In contending that liquidated damages and attorneys' fees are not damages, but rather fines or penalties, Franklin Insurance overlooks controlling Supreme Court precedent holding that liquidated damages as authorized by the FLSA are not penalties but rather compensatory damages “for the retention of a workman's pay which might result in damages too obscure and difficult of proof for estimate other than by liquidated damages.” Brooklyn Sav. Bank v. O'Neil, 324 U.S. 697, 707, 65 S.Ct. 895, 89 L.Ed. 1296 (1944); see also Marshall v. Brunner, 668 F.2d 748, 753 (3d Cir.1982) (liquidated damages “are compensatory, not punitive in nature”). And the Eleventh Circuit has concluded more generally that “all of the relief provided in [29 U.S.C.] § 216(b) [authorizing liquidated damages and attorneys' fees] is compensatory in nature.” Snapp v. Unlimited Concepts, Inc., 208 F.3d 928, 934–35 (11th Cir.2000); see also Lanza v. Sugarland Run Homeowners' Ass'n, 97 F.Supp.2d 737, 740 (E.D.Va.2000) (“This scheme makes clear that § 216(b) is designed to compensate the aggrieved employee, not punish the offending employer”). Accordingly, we reject Franklin Insurance's argument.

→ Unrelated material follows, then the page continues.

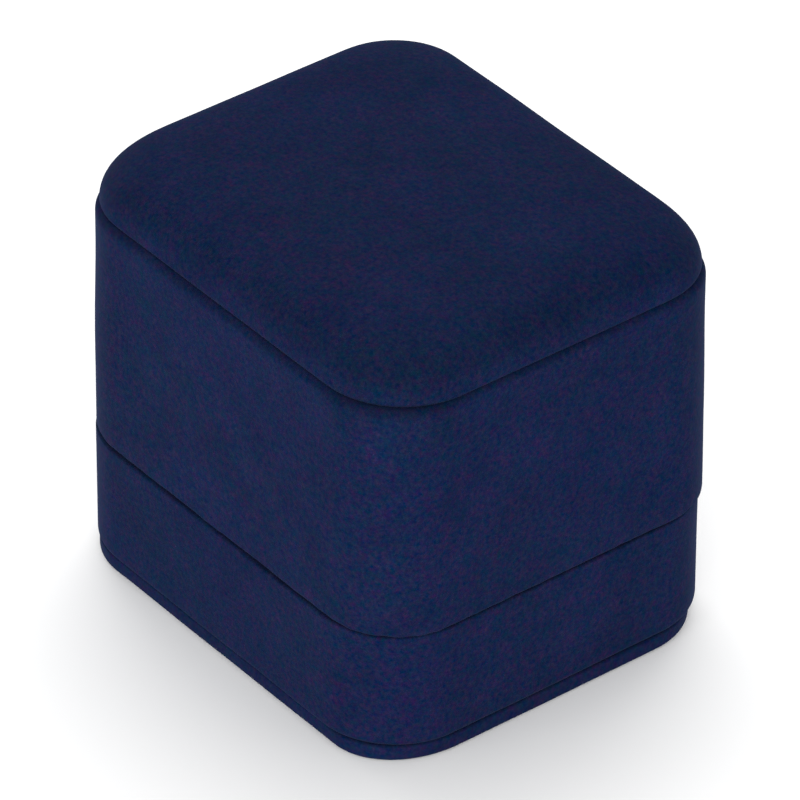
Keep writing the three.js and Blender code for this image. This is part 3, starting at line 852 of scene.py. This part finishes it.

Franklin Insurance argues alternatively that liquidated damages are restitutionary in nature and therefore not damages. It reasons that any award that seeks to “restore an individual to his or her original position” is “restitutionary in nature” and therefore excluded from the definition of “damages.” This argument fails again for the same reasons—the Supreme Court has concluded that liquidated damages are compensatory damages. In addition, were we able to accept Franklin Insurance's argument, we would be excluding almost all tort awards from the definition of “damages.”

The district court, in finding liquidated damages and attorneys' fees to be penalties and therefore not “damages,” relied on the title of 29 U.S.C. § 216, which labels the section, “Penalties.” That reliance, however, was misplaced. First, while the entire section is labeled “Penalties,” presumably because it includes subsections authorizing criminal and civil penalties, the particular subsection authorizing liquidated damages and attorneys' fees, § 216(b), is labeled “Damages; right of action; attorney's fees and costs; termination of right of action.” If any title could be relied on, it would have to be the title to § 216(b). But titles are not generally meant to take the place of the substantive provisions of the text. See Bhd. of R.R. Trainmen v. Baltimore & Ohio R.R., 331 U.S. 519, 528, 67 S.Ct. 1387, 91 L.Ed. 1646 (1947). In this case, § 216(b) authorizes liquidated damages and attorneys' fees, not penalties, as the Supreme Court observed in O'Neil.

Because the underlying FLSA complaint against the School Board asserts claims for liquidated damages and attorneys' fees arising, not from a preexisting duty, but because of the School Board's alleged wrongful acts, we conclude that they are damages resulting from a claim for the alleged wrongful act and therefore are covered losses.

At bottom, because the underlying FLSA complaint filed against the School Board demands not only back wages, but also liquidated damages and attorneys' fees resulting from the School Board's wrongful acts in failing to comply with the FLSA, we hold that any judgment against the School Board, to the extent it would include liquidated damages and attorneys' fees, would amount to a “loss,” as defined in the Franklin Insurance policy, “resulting from a claim for a ‘wrongful act.’ “ Because Franklin Insurance's policy provides coverage for this loss, we reverse the judgment of the district court.

REVERSED

NIEMEYER, Circuit Judge:

Reversed by published opinion. Judge NIEMEYER wrote the opinion, in which Judge MOTZ and Judge FLOYD joined.